Temos passado longos períodos sob ocupação ou domínio russo, mas não queremos que isso se repita. Queremos democracia, valorizamos a liberdade e não pertencemos a uma cultura em que um czar decide tudo em relação a todos. Pertencemos à família europeia pluralista. E agora, mais do que nunca, precisamos que esta família esteja do nosso lado.
As deliberações cautelosas dos nossos amigos europeus levaram-nos ao ponto de a Ucrânia ter sido invadida. Mas podemos garantir que a ocupação não vai durar muito. Para tal, precisamos a Europa e todo o mundo falem a uma só voz e digam quem é, de facto, Putin. Nos próximos debates sobre o papel da Rússia no Conselho de Segurança das Nações Unidas e no Conselho de Direitos Humanos, esperamos ver pessoas da Ásia, da África e da América Latina a condenar esta agressão. É do nosso interesse garantir que o direito internacional seja a pedra angular da ordem mundial e que nenhum país, por mais poderoso que seja, possa violá-la. Putin é um agressor e um criminoso que está a tentar ocupar um país vizinho pacífico. O seu lugar é na prisão.
No momento em que as tropas russas cruzaram a fronteira de outro país, a Rússia de Putin deveria ser riscada da lista de todas as instituições internacionais respeitáveis. Não há lugar para a Rússia de Putin no Conselho da Europa, pois este país não partilha qualquer respeito pelos direitos humanos. Não há lugar para a Rússia na Interpol, pois não é possível colaborar com os serviços de segurança russos e fingir há alguma semelhança entre o entendimento do Kremlin e dos outros países sobre o que é o Estado de direito. O estatuto da Rússia na ONU deve ser revisto, pois não é um Estado com apreço pela paz, como exige a Carta das Nações Unidas.

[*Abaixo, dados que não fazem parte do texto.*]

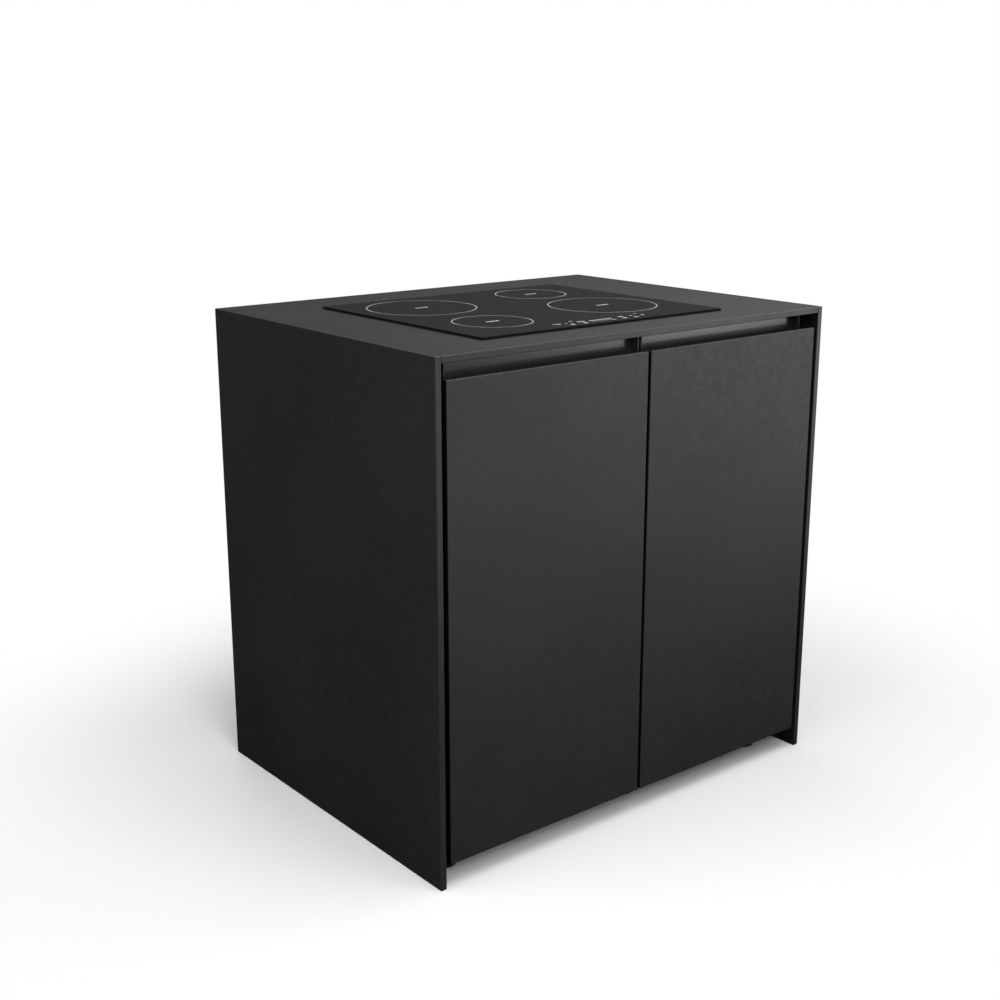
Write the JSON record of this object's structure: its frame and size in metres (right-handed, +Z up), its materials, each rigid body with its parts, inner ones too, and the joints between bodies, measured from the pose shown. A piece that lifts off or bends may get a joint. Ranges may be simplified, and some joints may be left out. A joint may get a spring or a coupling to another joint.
{
  "type": "kitchen unit",
  "caption": "Low free-standing kitchen unit: hinged doors with a finger gap above, side panels down to the floor, worktop with a built-in induction hob.",
  "frame": {"origin": "on the floor, under the middle of the unit's width and depth", "axes": "+X to the right along the doors, +Y from the doors to the wall, +Z up; the doors face -Y"},
  "size_m": [0.92, 0.7, 0.9146],
  "materials": {
    "laminate": "matt anthracite compact laminate",
    "grip_metal": "satin anodised, dark grey",
    "hinge_metal": "black lacquered steel",
    "sheet_metal": "zinc plated",
    "bright_steel": "nickel plated",
    "aluminium": "mill finish",
    "copper": "lacquered copper winding",
    "board_green": "green circuit board",
    "black_plastic": "moulded",
    "foot_plastic": "moulded, fine grain",
    "pale_plastic": "moulded",
    "clear_rubber": "translucent",
    "seal_rubber": "foam",
    "hob_glass": "black glass ceramic with fine white printed rings"
  },
  "bodies": {
    "cabinet": {"side_panel_left": "laminate", "side_panel_right": "laminate", "worktop": "laminate", "bottom_board": "laminate", "back_panel": "laminate", "centre_divider": "laminate", "guard_panel": "laminate", "guard_cleats": "sheet_metal", "shelf_left": "laminate", "shelf_right": "laminate", "shelf_pins": "bright_steel", "worktop_rails": "sheet_metal", "corner_brackets": "sheet_metal", "bracket_screws": "bright_steel", "foot_sockets": "black_plastic", "hinge_plates": "hinge_metal", "hinge_arms": "hinge_metal", "hinge_pins": "bright_steel", "hinge_screws": "bright_steel", "door_catches": "black_plastic", "hob_glass": "hob_glass", "glass_seal": "seal_rubber", "hob_case": "sheet_metal", "coil_rear_left": "copper", "coil_front_left": "copper", "coil_rear_right": "copper", "coil_front_right": "copper", "coil_plate": "aluminium", "power_board": "board_green", "heat_sink": "aluminium", "touch_board": "board_green", "fan_housing": "black_plastic", "terminal_box": "pale_plastic", "cable_gland": "black_plastic", "hob_clamps": "sheet_metal", "clamp_screws": "bright_steel"},
    "door_left": {"door_left_panel": "laminate", "grip_profile_left": "grip_metal", "grip_caps_left": "grip_metal", "hinge_cups_left": "hinge_metal", "door_screws_left": "bright_steel", "strike_plate_left": "sheet_metal", "door_buffers_left": "clear_rubber"},
    "door_right": {"door_right_panel": "laminate", "grip_profile_right": "grip_metal", "grip_caps_right": "grip_metal", "hinge_cups_right": "hinge_metal", "door_screws_right": "bright_steel", "strike_plate_right": "sheet_metal", "door_buffers_right": "clear_rubber"},
    "fan": {"fan_rotor": "black_plastic"},
    "foot_fl": {"foot_front_left": "foot_plastic"},
    "foot_fr": {"foot_front_right": "foot_plastic"},
    "foot_bl": {"foot_back_left": "foot_plastic"},
    "foot_br": {"foot_back_right": "foot_plastic"}
  },
  "joints": [
    {"name": "door_left_hinge", "type": "hinge", "parent": "cabinet", "child": "door_left", "pos_m": [-0.426, -0.335, 0.457], "axis": [0, 0, -1], "range_deg": [0, 105]},
    {"name": "door_right_hinge", "type": "hinge", "parent": "cabinet", "child": "door_right", "pos_m": [0.426, -0.335, 0.457], "axis": [0, 0, 1], "range_deg": [0, 105]},
    {"name": "fan_spin", "type": "hinge", "parent": "cabinet", "child": "fan", "pos_m": [-0.0355, 0.094, 0.869], "axis": [0, 0, 1], "continuous": true},
    {"name": "foot_fl_height", "type": "slide", "parent": "cabinet", "child": "foot_fl", "axis": [0, 0, 1], "range_m": [0, 0.006]},
    {"name": "foot_fr_height", "type": "slide", "parent": "cabinet", "child": "foot_fr", "axis": [0, 0, 1], "range_m": [0, 0.006]},
    {"name": "foot_bl_height", "type": "slide", "parent": "cabinet", "child": "foot_bl", "axis": [0, 0, 1], "range_m": [0, 0.006]},
    {"name": "foot_br_height", "type": "slide", "parent": "cabinet", "child": "foot_br", "axis": [0, 0, 1], "range_m": [0, 0.006]}
  ]
}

A comunidade global deve unir-se na imposição de duras sanções a Putin e estar pronta para mantê-las a longo prazo, ao mesmo tempo que ajuda a Ucrânia a manter o seu exército e a mitigar as consequências humanitárias para a população civil. Esta é uma guerra pelos valores, pela democracia contra o autoritarismo, e só em conjunto a podemos vencer.